Recent independent codes, including TempLS, and notably Muir Russell, have verified that not only are the indices calculated properly, but the various red herrings about adjustments, airports etc do not create a noticeable bias. However, they are all based on GHCN and a few ocean data sets (mainly HADSST2) so an alternative dataset would be welcome.
Ron Broberg went in search of a set based on SYNOP reports, which include a lot more stations (as recommended by Gavin). He found the GSOD data at NCDC, and made the huge efforts needed to get the data scattered over thousands of files into a GHCN format. I downloaded his files from here.
This format is ideal for TempLS, and the expanded number of land stations is useful. So I looked to see how well the new dataset matches GHCN-based results. In future posts I'll look at regional results.

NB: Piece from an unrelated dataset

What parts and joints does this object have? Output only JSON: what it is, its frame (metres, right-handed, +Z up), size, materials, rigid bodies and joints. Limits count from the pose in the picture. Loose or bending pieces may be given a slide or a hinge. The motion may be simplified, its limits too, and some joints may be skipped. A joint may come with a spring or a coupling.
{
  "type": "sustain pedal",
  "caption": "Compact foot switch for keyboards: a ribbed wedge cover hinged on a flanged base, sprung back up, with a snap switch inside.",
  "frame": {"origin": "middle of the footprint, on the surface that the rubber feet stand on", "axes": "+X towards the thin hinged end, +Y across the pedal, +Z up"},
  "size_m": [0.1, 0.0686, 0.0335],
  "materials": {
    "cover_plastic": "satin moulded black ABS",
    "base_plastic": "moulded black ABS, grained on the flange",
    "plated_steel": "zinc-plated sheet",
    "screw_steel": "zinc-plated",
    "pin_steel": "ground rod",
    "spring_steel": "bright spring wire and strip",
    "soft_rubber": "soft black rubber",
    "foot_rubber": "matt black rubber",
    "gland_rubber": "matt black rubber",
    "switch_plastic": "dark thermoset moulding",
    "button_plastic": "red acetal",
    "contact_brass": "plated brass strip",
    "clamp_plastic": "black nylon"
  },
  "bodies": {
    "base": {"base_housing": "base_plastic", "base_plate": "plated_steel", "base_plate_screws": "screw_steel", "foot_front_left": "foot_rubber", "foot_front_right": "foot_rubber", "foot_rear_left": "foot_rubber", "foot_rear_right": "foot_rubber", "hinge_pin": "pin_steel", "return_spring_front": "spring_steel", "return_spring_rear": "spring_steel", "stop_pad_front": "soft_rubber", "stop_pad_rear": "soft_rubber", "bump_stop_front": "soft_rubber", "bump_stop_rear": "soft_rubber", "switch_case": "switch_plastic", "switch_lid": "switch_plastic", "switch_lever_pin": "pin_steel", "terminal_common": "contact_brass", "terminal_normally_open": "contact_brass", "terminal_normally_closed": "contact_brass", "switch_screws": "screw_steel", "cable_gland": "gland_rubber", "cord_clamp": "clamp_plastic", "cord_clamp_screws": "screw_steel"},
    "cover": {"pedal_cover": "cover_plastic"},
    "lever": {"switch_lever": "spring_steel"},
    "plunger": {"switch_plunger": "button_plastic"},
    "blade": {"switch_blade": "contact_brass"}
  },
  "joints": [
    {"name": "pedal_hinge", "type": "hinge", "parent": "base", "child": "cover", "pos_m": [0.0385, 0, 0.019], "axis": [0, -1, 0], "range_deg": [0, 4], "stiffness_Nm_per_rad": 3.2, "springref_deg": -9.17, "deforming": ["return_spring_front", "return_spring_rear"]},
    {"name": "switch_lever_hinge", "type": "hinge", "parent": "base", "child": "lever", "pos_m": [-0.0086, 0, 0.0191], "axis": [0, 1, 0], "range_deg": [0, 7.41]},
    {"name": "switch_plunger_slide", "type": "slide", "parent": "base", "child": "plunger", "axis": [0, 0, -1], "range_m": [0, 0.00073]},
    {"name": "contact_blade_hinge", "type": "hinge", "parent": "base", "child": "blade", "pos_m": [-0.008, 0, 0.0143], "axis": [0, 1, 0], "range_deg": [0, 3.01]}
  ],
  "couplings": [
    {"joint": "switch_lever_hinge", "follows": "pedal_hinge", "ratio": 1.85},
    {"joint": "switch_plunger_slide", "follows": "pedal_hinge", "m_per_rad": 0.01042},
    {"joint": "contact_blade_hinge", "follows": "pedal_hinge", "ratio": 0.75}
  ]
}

There are, for example, many more Arctic stations than in GHCN. And there has been no great reduction in recent years. On the other hand, there's very little data pre-1940, and it's fairly gappy up to the mid 70's.

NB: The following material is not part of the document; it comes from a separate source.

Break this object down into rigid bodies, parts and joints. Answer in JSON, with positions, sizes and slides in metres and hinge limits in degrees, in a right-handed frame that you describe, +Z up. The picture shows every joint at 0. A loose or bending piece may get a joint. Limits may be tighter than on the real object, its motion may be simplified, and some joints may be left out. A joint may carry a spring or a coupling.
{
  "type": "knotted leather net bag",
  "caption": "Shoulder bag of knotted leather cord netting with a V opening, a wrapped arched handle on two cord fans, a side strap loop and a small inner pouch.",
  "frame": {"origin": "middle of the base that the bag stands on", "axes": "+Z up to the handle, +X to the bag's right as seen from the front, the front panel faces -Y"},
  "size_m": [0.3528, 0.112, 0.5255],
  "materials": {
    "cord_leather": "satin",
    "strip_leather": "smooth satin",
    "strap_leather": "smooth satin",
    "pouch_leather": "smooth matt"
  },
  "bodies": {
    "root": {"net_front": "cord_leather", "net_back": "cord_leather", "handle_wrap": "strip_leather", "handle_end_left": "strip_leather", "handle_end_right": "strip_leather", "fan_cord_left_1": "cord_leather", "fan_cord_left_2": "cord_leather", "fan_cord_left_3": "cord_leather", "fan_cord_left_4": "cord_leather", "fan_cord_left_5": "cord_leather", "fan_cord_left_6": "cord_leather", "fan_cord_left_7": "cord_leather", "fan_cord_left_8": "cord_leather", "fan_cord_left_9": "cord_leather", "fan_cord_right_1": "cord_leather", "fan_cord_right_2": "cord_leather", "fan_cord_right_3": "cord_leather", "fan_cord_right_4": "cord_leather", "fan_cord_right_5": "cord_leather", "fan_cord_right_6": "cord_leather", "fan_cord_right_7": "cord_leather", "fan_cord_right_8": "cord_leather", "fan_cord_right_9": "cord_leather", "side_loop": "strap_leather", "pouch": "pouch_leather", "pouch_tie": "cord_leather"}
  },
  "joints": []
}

The data set is generally looser than GHCN, and for me the main practical difficulty was that some data did not have corresponding entries in the inventory file. So I upgraded the preprocessor to handle this. I'll release this soon as V 1.5.
Here is a plot of the GSOD results compared with the indices, and some independent calculations. The figure is adapted from Zeke. Then I'll show side-by-side presentation of TempLS calculations for GSOD and GHCN data.
Anomalies based on 1971-2000. Comparison of GSOD TempLS results with indices and some blogger efforts. The GSOD result is in thick black, indices are also the thicker lines.